Son départ fait place à Emmanuel Nadingar. Annoncé qu’il ne tiendra pas longtemps, le militant de l’ex-parti au pouvoir, (Mouvement patriotique du salut), finit par faire trois ans. Une longévité tachée par l’une des plus longues grèves que le pays ait connue.  L’Union des Syndicats du Tchad demande l’augmentation de salaires des travailleurs et le gouvernement s’y oppose. Commence alors une grève qui va durer plus de 12 semaines paralysant tout le pays. Dans la même vague, des leaders syndicaux, notamment Barka Michel, Younous Mahadjir et François Djondang sont mis aux arrêts. Leur arrestation pour incitation à la haine fait grand bruit.

Après lui, il y a eu Joseph Djimrangar Dadnadji et Kalzeube Payimi Debeut. Le premier a mis dix mois comme chef du gouvernement avant de démissionner à cause de l’opposition à sa réforme de l’école. Le gouvernement du second a été secoué par la crise pétrolière entre le Tchad et la société Glencore.

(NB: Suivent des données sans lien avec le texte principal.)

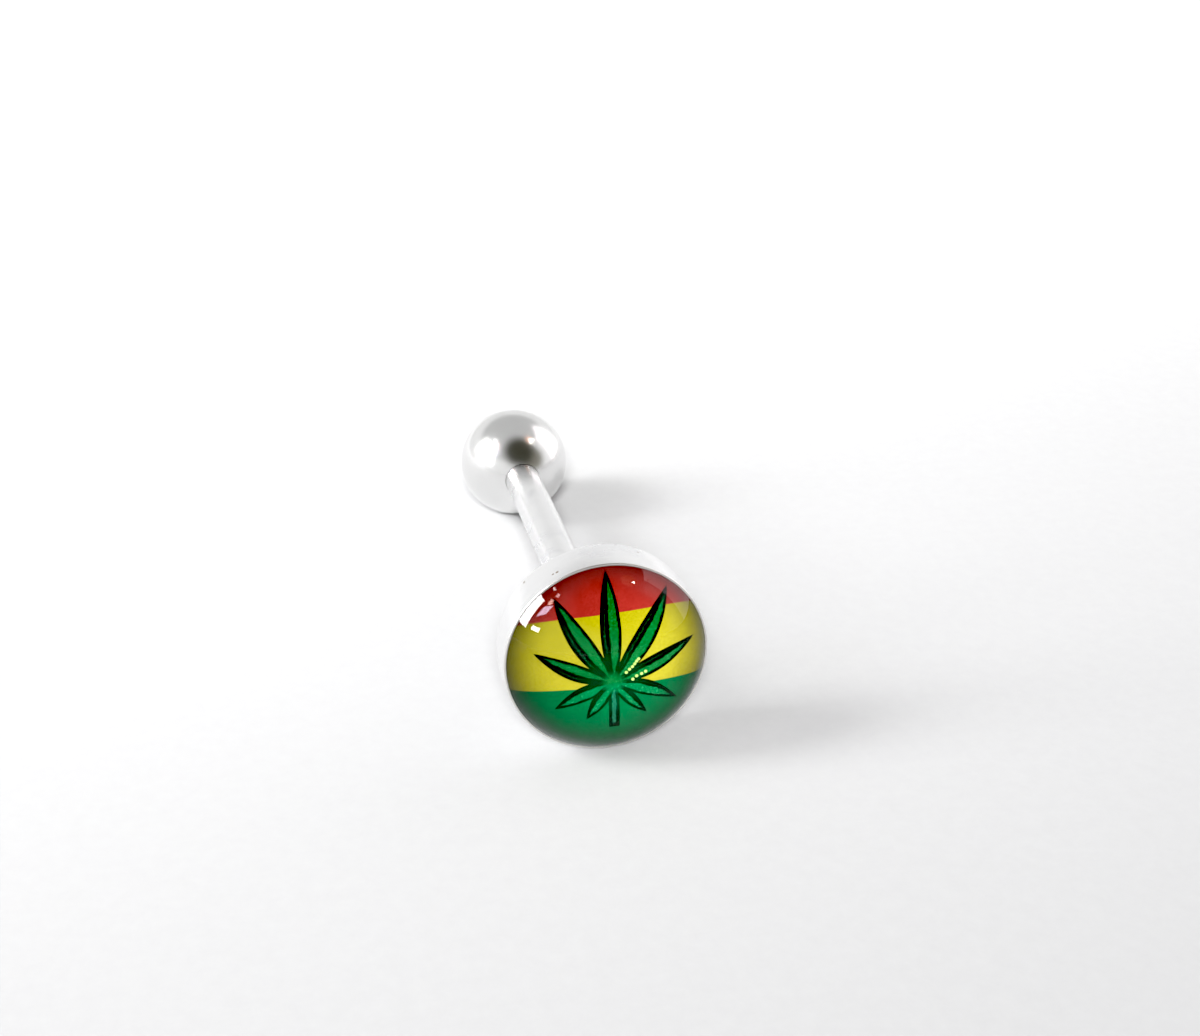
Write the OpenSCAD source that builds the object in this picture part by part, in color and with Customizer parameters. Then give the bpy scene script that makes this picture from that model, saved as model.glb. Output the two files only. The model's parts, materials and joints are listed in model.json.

En 2016, après l’élection du président, Idriss Deby Itno, Il propulse son adversaire, Pahimi Padacke Albert à la tête du gouvernement.  Aussitôt, ce dernier annonce les 16 mesures pour sortir le Tchad de la « banqueroute ».  Le salaire des travailleurs est amputé et éclate une crise sociale sans précédent. Malgré la colère des syndicats, Pahimi Padacket Albert garde son fauteuil.Il faut attendre en 2018 à l’issue du Forum national inclusif, pour le voir être éjecté de la Primature suite à la suppression de cette entité.

Le 20 avril, les militaires annoncent la mort du président, Idriss Deby Itno et leur prise du pouvoir. Six jours plus tard, le nouveau maitre de N’Djamena désigne Pahimi Padacke Albert comme Premier ministre. Il met 18 mois. Son équipe a fait face à plusieurs défis sécuritaires. Les évènements d’Abéché, Sandana, Kouri Bougoudi, les premières contestations contre la transition… ces évènements ont couté la vie à des centaines des Tchadiens.